Seattle Entrepreneur Plans $100 Million National Chain of Pot Stores
Source: The Stranger
Jamen Shively, CEO of Seattle-based Diego Pellicer, announced plans this afternoon to invest $100 million over the next three years in the burgeoning "social marijuana" market with a national chain of marijuana stores. In doing so, the former Microsoft manager is not only taking a page from the Howard Shultz playbook for building Starbucks, he's also testing the Obama administration's tolerance for flouting federal drug prohibition.
"Yes, we are Big Marijuana," Shively, 45, said unabashedly about ambitions to "be the most recognized brand in an industry that does not exist yet." And in doing so, politically, Shively would also create the first consolidated economic engine that advocates for legalization.

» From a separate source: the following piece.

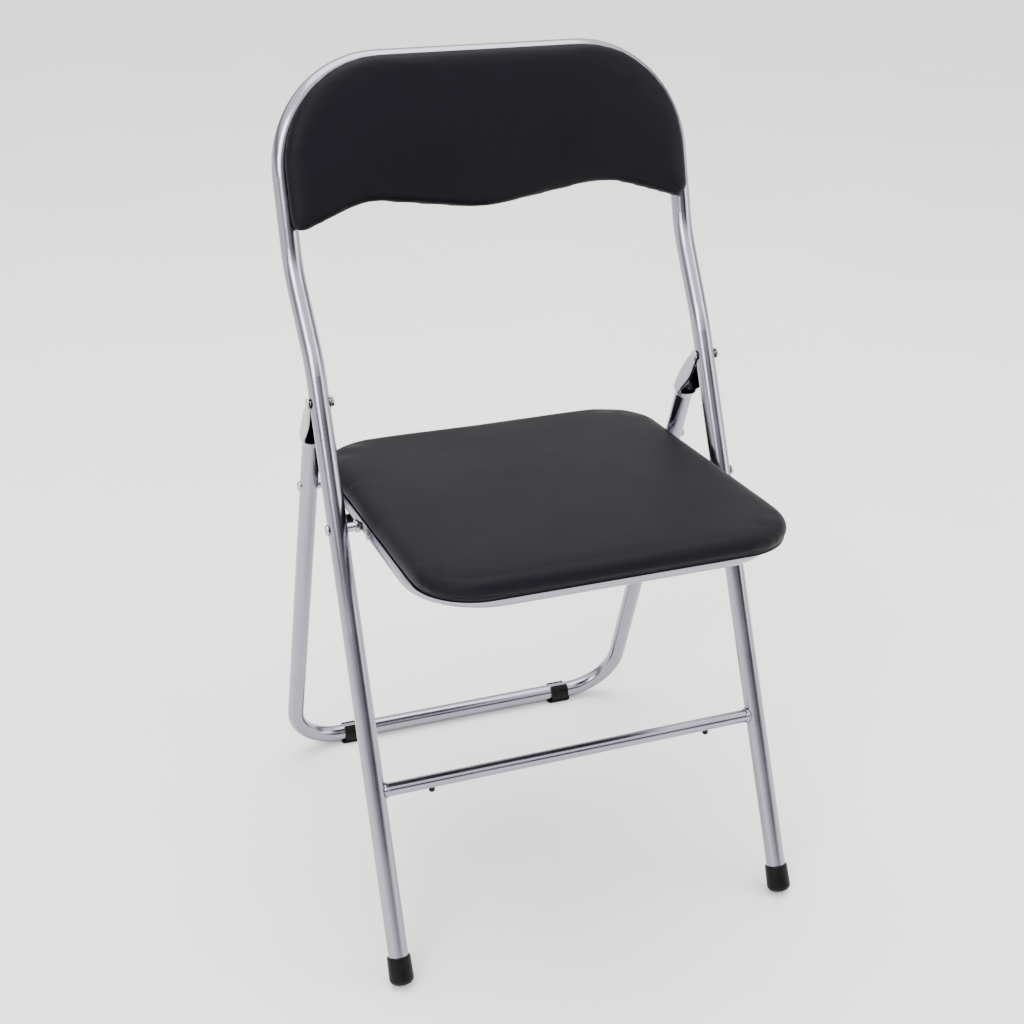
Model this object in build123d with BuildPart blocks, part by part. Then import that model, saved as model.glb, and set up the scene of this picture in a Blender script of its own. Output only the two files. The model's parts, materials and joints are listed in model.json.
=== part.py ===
from build123d import *
from math import asin, cos, degrees, radians, sin, tan
import os

# Folding chair: bent front frame with backrest, rear U-leg, hinged padded seat and link arms.
# Millimetres, +Z up, the chair's front towards -Y, symmetric about X = 0 except for the
# backrest's lower edge. The origin is on the floor, under the middle of the chair.

# ---------------------------------------------------------------- driving dimensions
# Tubes
front_r = 9.5            # front frame tube
rear_r = 9.0             # rear leg tube
rail_r = 8.0             # seat frame tube
stretcher_r = 6.5        # front stretcher and seat cross tube
wall = 1.3               # tube wall

# Front frame, side view: the lower leg leans back from the floor, then two bends
front_foot_y = -201.5
front_lean = 24.59       # degrees from vertical
kink_z = 535.5           # lower bend
shoulder_y, shoulder_z = 96.0, 609.3
back_lean = 17.31        # backrest section
arch_z = 785.7           # axis of the top bar
foot_half = 200.0        # half widths: at the floor, at the lower bend, in the backrest
kink_half = 198.2
back_half = 201.3
arch_bend = 100.5
kink_bend, shoulder_bend = 150.0, 120.0

# Rear leg, side view
rear_foot_y = 226.8      # leg line extended to the floor
rear_lean = 19.57
rear_half = 198.3
rear_bar_z = 10.55
rear_bend = 55.0

# Pivots: height above the floor
leg_pivot_z = 501.26      # rear leg on front frame
seat_pivot_z = 393.82     # seat on front frame
link_pivot_z = 392.77     # link arm on rear leg
rod_v, rod_w = 50.6, -14.0   # link rod on the seat, measured from the seat pivot

# Seat
seat_tilt = 2.55         # front edge higher
rail_half = 170.0
rail_front_v = -191.0    # front bar axis, measured from the seat pivot
rail_rear_v = 136.0
rail_bend = 66.0
pad_half = 179.5
pad_front_v, pad_rear_v = -214.0, 160.0
pad_corner = 58.0
pad_low, pad_high = 8.6, 27.0
board_low, board_high = 8.05, 13.0
cross_v = 118.0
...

At a press conference in downtown's tallest skyscraper, Shively said he and business partners will begin in Washington State and Colorado, where rules for legal pot come online this year, and wait as voters pick off prohibition across the country. Flanked by lawyers, a state lawmaker, and former Mexico president Vicente Fox, Shively said he is a "couple weeks" from an initial $10 million milestone, and within three years, he fully expects to open—some medical marijuana and some recreational marijuana—a dozen branded stores in Washington State, another dozen stores in Colorado, and as many as hundreds in California (a state where only medical marijuana is currently legal but where voters are widely expected to legalize recreational pot in 2016).
... Keeping his headquarters in Seattle, near Green Lake, Shively says that means employing about 1,000 people locally and 10,000 people nationwide. And sounding like Big Hamburger, Shively says he predicted "tens of millions" of customers will be served.